Defining the Video Game: Who Decides What Can Stay on Digital Shelves?
This asymmetry highlights how control is not just economic: it determines who can exist in the market and in what form content can be made legible to users. The Horses case is emblematic because it cracks Steam's narrative as a permissive platform, often labeled as “free.” The game does not propose explicit pornography but works on ambiguity, discomfort, and symbolic violence: elements difficult to classify according to rigid compartments. It is a problematic game to confine within opaque and unformalized moderation criteria. In contrast, extreme erotic or thematically questionable content is often accepted without friction because it falls into culturally codified categories that are recognizable and manageable from an infrastructural risk perspective. For years, the platform hosted a large quantity of 18+ titles, only to introduce more restrictive guidelines following external pressure, particularly from payment circuits.

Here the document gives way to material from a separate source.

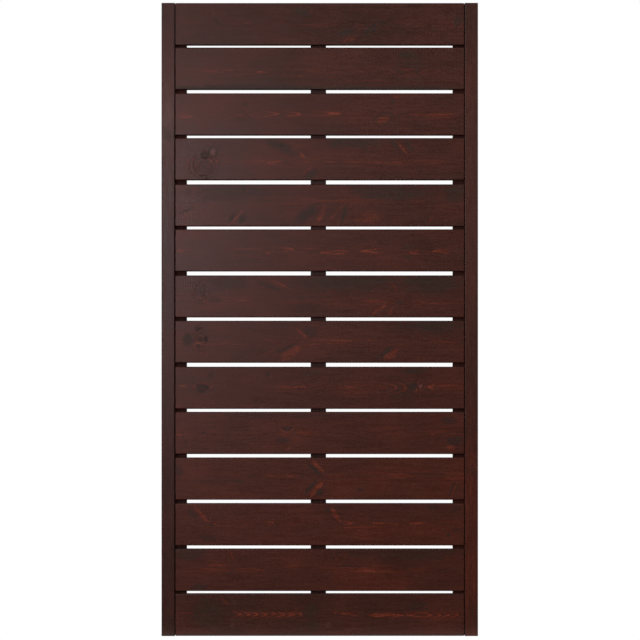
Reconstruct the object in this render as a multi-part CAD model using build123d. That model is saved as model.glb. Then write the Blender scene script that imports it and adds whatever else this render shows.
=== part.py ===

The result was a massive and often sudden removal of adult games, without explicit criteria and without real dialogue with the developers involved. Steam, in this sense, does not moderate content but governs its cultural legibility by selecting what is considered acceptable based on balances that have little to do with user protection and much with ecosystem stability. Horses has become a discussion expedient: it demonstrates that Steam is not an absolute sovereign in form, but exercises sufficient economic, cultural, and symbolic power to determine who can exist in the PC market and under what conditions. It is the same type of control that the game thematizes on a narrative level: a power that does not manifest as direct imposition, but as an invisible, internalized, secularized, and hardly contestable normative system. Imagine thinking of dismantling it from below.